Apparently he had taken off before B.S.P. Tonga could launch an investigation into his behaviour. The Samoa branch was alerted about some of the types of cards he was using.

One of the bank’s A.T.M. officers found a similar card swallowed at their Main Beach Road branch. The matter referred to the Operational Risk Team. 

 “In the meantime, B.S.P. viewed the camera at A.T.M. 01 where it was noted that the same guy in the alert from Tonga resembled 18 June, 2017, but the transaction he carried out was unsuccessful.” 

The matter was then referred to the Ministry of Police for assistance.  

Judge Alalatoa stated the Police immediately conducted a search of the suspect around the hotels in town. 

Queries with Tanoa Tusitala Hotel found that Mr. Razvan was staying there.

The Police then took him into custody for questioning before a search warrant was executed on the room he occupied. He was later charged. 

Judge Alalatoa noted the defendant stole $3,750 from the bank’s A.T.M's. 

The District Court Judge ruled that she’s satisfied that prosecution has proven beyond a reasonable doubt that it was the defendant, Mr. Razvan, who carried out each of the theft transactions.  

“I must say that the modus operandi by the defendant here was more than sophisticated,” she said. 

“He had in his possession six cell phones. I mean who does that? Also found in his possession as well were the sticker dots.”  

During the hearing, the Prosecution called evidence from the Transnational cyber-crimes unit. Corporal John Fanualii explained that the polka dot stickers on the smartphone are to prevent the face of the person using it from being picked up. 

“The same stickers are stuck on the top of the counterfeit card evident on the camera footages and still photographs. The use of the sticker can also mean colour coding linked to another device or data." 

“It seems the overall rationale for using these sophisticated systems is to prevent the person from being identified and enable the fraudulent activities to be carried out.”

In her verbal ruling, Judge Alalatoa noted the same person also underestimated that B.S.P. bank in Samoa have moved with the changes in digital age and its aim to protect its customers from unwanted predators tapping into their customer’s accounts. 

“Confiscated by Police were 22 electronic cards. Of the 22, two had magnetic stripes, which according to Police evidence can be used by fraudsters to steal money from A.T.M. machines.

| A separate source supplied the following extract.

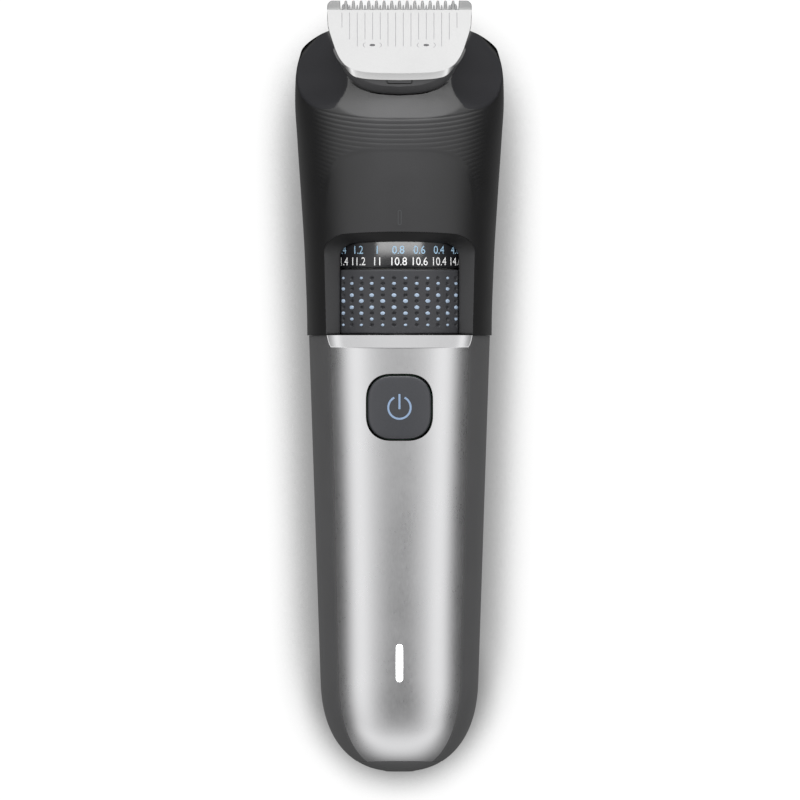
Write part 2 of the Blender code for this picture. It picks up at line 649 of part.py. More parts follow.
BOARD_LOW = 29.8
outline_board = [(-8.5, 6.0), (-8.5, -20.0), (-7.0, -24.0), (-7.0, -66.0), (7.0, -66.0), (7.0, -24.0), (8.5, -20.0), (8.5, 6.0)]
holes = [rounded_box(1.3, 1.3, 1.29, (0, y), steps=3)[::-1] for y in (-22.0, -44.0)]
finish(outline("circuit_board", [outline_board, *holes], BOARD_LOW, BOARD_LOW + 1.2), BOARD)
fastener("board_screw_upper", "Z", (0, -22.0), BOARD_LOW + 1.5, 1, 0.9, 4.0, 1.7, 0.9)
fastener("board_screw_lower", "Z", (0, -44.0), BOARD_LOW + 1.5, 1, 0.9, 4.0, 1.7, 0.9)
finish(box("tactile_switch", (-3.0, 3.0), (BUTTON_Y - 3.0, BUTTON_Y + 3.0), (31.3, 32.9), bevel=0.3), GREY)
finish(box("status_led", (-0.9, 0.9), (LIGHT_Y - 1.6, LIGHT_Y + 1.6), (31.3, 31.9), bevel=0.1), WHITE)

tilt = math.atan((FRONT_Z - 34.4) / (JOIN_Y + 65.1))
light_top = form(LIGHT_Y)[1]
light = outline(
    "light_pipe", [rounded_box(0.83, 4.25, 0.82)], -2.2, 0.0, at=(0, LIGHT_Y, light_top), turn=(tilt, 0, 0)
)
finish(light, LIGHT)

button_top = form(BUTTON_Y)[1]
button = outline("power_button", [rounded_box(BUTTON_HALF, BUTTON_HALF, 5.7)], -4.3, 0.0, at=(0, BUTTON_Y, button_top), turn=(tilt, 0, 0))
crown = button.modifiers.new("rounded", "BEVEL")
crown.width = 0.35 * MM
crown.segments = 2
crown.limit_method = "ANGLE"
# The top follows the panel's curve across the width.
bm = bmesh.new()
rows = []
for y in (BUTTON_Y - 9.0, BUTTON_Y + 9.0):
    rows.append([bm.verts.new(skin(y, a)) for a in spread(-34, 34, 16)])
for j in range(16):
    bm.faces.new((rows[0][j], rows[0][j + 1], rows[1][j + 1], rows[1][j]))
mesh = bpy.data.meshes.new("button_form")
bm.to_mesh(mesh)
bm.free()
crown_form = place("button_form", mesh, cutter=True)
solid = crown_form.modifiers.new("wall", "SOLIDIFY")
solid.thickness = 6.0 * MM
solid.offset = -1.0
cut(button, crown_form, operation="INTERSECT")
finish(button, BUTTON)

seal = outline(
    "button_seal", [rounded_box(9.0, 9.0, 6.9), rounded_box(7.35, 7.35, 5.9)[::-1]], 0, 0.9,
    at=(0, BUTTON_Y, 33.0),
)
finish(seal, RUBBER)

ring = []
for i in range(30):
    a = 2 * math.pi * i / 30
    ring.append((16.9 * math.sin(a), 9.9, 19.6 + (15.9 if math.cos(a) > 0 else 16.2) * math.cos(a)))
finish(wire("neck_seal", ring, 0.6, cyclic=True, resolution=1), RUBBER)


# ---- Origins on the joint axes ----


def on_axis(name, at, *pieces):
    """An empty on a joint's axis carries its pieces, which keep their place."""
    empty = bpy.data.objects.new(name, None)
    PARTS.objects.link(empty)
    empty.location = Vector(at) * MM
    empty.empty_display_size = 0.01
    for piece in pieces:
        obj = bpy.data.objects[piece]
        obj.parent = empty
        obj.matrix_parent_inverse = Matrix.Translation(-Vector(at) * MM)


on_axis("wheel_axis", (0, 18.75, WHEEL_AXIS_Z), "zoom_wheel", "scale_ring", "cam_barrel")
on_axis("carrier_axis", (0, FOLLOWER_Y, 5.5), "comb_carrier")
on_axis("drive_axis", (0, 16.0, WHEEL_AXIS_Z), "motor_shaft", "drive_shaft", "eccentric")
on_axis("lever_axis", (0, LEVER_PIVOT_Y, 20.0), "drive_lever", "lever_pin")
on_axis("cutter_axis", UNIT_AT, "moving_cutter", "cutter_yoke")
on_axis("unit_axis", HINGE_AT, "guard_blade", "blade_base", "cutter_spring")
on_axis("button_axis", (0, BUTTON_Y, button_top), "power_button")
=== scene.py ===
"""Looks of the cordless beard trimmer: fine surfaces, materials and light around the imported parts.

Lengths below are millimetres in the part's own frame, +Z is the front and +Y runs to the blade.
"""

import math

import bmesh
import bpy
import numpy as np
from mathutils import Matrix, Vector

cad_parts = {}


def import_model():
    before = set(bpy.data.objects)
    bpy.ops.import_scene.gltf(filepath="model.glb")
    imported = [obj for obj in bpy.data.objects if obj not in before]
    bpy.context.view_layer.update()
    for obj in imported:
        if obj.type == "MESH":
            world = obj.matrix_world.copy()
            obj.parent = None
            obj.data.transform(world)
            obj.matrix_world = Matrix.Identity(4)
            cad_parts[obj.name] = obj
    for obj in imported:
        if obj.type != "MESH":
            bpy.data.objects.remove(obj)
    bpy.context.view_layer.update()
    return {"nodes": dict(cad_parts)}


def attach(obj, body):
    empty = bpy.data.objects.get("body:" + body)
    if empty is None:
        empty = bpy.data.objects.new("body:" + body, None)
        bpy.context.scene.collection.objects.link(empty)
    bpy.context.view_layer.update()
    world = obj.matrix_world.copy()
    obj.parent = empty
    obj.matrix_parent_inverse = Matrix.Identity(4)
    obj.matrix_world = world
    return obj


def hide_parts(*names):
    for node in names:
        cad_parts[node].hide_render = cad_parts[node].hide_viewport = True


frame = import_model()

scene = bpy.context.scene
MM = 0.001

# ---------------------------------------------------------------- shape functions

TIP_Y, JOIN_Y, HEAD_END = -85.6, 11.45, 79.0
POWER, FLAT_RATIO = 2.4, 0.9375
PARTING = 46.5
WHEEL_Z, WHEEL_R, SCALE_R = 20.5, 17.0, 16.6
BUTTON_Y, LIGHT_Y = -4.64, -61.35
UNIT_AT, UNIT_TILT = np.array((0.0, 77.0, 34.2)), math.radians(-6.0)

WIDTHS = [(11.3, 20.5), (11.6, 20.5), (28, 21), (41.4, 21.8), (54.8, 22.7), (63.6, 23.2), (68.1, 23.1), (70.8, 22.8), (73.4, 22.15), (74.8, 21.7), (76.1, 20.6), (77.4, 18.9), (78.3, 17.4), (79, 15.8)]
FRONTS = [(11.4, 39.0), (38, 39.0), (45, 38.8), (52, 38.0), (56, 37.1), (59.7, 35.9), (64, 33.9), (70, 32.0), (75, 30.9), (79, 29.0)]
BACKS = [(11.6, 0), (30, 0), (38, 0.5), (46, 1.5), (55, 3.2), (64, 5.4), (72, 7.8), (77, 10.2), (79, 12.4)]


def curve_through(table):
    """A smooth curve through the stations that never overshoots them."""
    x = np.array([p[0] for p in table], float)
    v = np.array([p[1] for p in table], float)
    h = np.diff(x)
    d = np.diff(v) / h
    m = np.zeros_like(v)
    m[0], m[-1] = d[0], d[-1]
    for i in range(1, len(v) - 1):
        if d[i - 1] * d[i] > 0:
            a, b = 2 * h[i] + h[i - 1], h[i] + 2 * h[i - 1]
            m[i] = (a + b) / (a / d[i - 1] + b / d[i])

    def at(y):
        y = np.clip(np.asarray(y, float), x[0], x[-1])
        i = np.clip(np.searchsorted(x, y) - 1, 0, len(h) - 1)
        t = (y - x[i]) / h[i]
        return (
            v[i] * (1 + 2 * t) * (1 - t) ** 2 + m[i] * h[i] * t * (1 - t) ** 2
            + v[i + 1] * t * t * (3 - 2 * t) + m[i + 1] * h[i] * t * t * (t - 1)
        )

    return at


head_width, head_front, head_back = curve_through(WIDTHS), curve_through(FRONTS), curve_through(BACKS)


def smooth(t):
    t = np.clip(t, 0, 1)
    return t * t * (3 - 2 * t)


def softmin(a, b, k):
    h = np.clip(0.5 + 0.5 * (b - a) / k, 0, 1)
    return b + (a - b) * h - k * h * (1 - h)


def dome(y):
    t = np.clip((np.asarray(y, float) - TIP_Y) / 20.5, 0, 1)
    return (1 - (1 - t) ** 2.4) ** (1 / 2.4)


BULGE = 0.95


def grip(y):
    """(half-width, front, back, widest level) of the grip; its front is slightly bowed along its length."""
    y = np.asarray(y, float)
    low = (y + 65.1) / (JOIN_Y + 65.1)
    width = 17.55 + 2.55 * low
    mid = 17.0 + 2.5 * np.maximum(low, 0)
    front = 34.4 + 4.6 * low + BULGE * (1 - ((y + 27.0) / 38.6) ** 2) * smooth((y + 78) / 12)
    d = dome(y)
    return width * d, mid + (front - mid) * d, mid * (1 - d), mid


def head(y):
    y = np.asarray(y, float)
    return head_width(y), head_front(y), head_back(y), 19.5 + 0 * y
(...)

Then there is the six cellphones with stickers blocking the camera, which is also evident on the video footages." 

“It is also evident from the times Mr. Razvan used the A.T.M. machines that these were not from his own visa/ master cards. I have checked his card details against the trial balances and none is shown. He says it is not him, but the evidence is overwhelming to this effect." 

“The photo sent from Tonga to B.S.P. produced as exhibit depicted the clothing the person was wearing and tattoos clearly evident on the nape of his neck." 

“The same clothing and cap was produced as evidence. The same counterfeit card depicting Palasia Hotel he evidently used on the machines here was the same as that depicted in the Tongan alert." 

“Although I am mindful that the defendant was not charged at all in Tonga, I am satisfied on the uncontested evidence before me, that he is the same person referred to in the alert,” said Judge Alalatoa. 

She said on the evidence taken in its totality, she’s satisfied beyond a reasonable doubt that it was the defendant who carried out these illegal and fraudulent activities on the A.T.M.s. 

“I venture further to say that he had studied the locations of each A.T.M." 

“It is far too incredible that the same person would know so much about the location of each A.T.M. machine throughout our small country in such a short time." 

“He even hired a vehicle to get there. In fact he kept himself busy with these activities. Why would he need to go through all these A.T.M's to get money when he could have done so from one A.T.M?" 

“It is also far too coincidental that it is the same person who carried out these transactions wearing almost the same type of clothing each day." 

“Although it is true that the sums withdrawn were not that significant, I am entitled to conclude that this is because he did not want to be detected as bigger portions could have easily attracted attention." 

“Again he underestimated the advance security measures that B.S.P. has had to put in place having learnt the hard way from the other two convicted Chinese fraudulent who committed similar offending and now doing time at Tafaigata.”

Judge Alalatoa concluded that the defendant intentionally used a counterfeited card to steal monies. 

 “The whole modus operandi you undertook was dishonest and fraudulent. These 10 charges are also proven beyond reasonable doubt,” she said. 

Mr. Raazvan will be sentenced on 18 May 2018.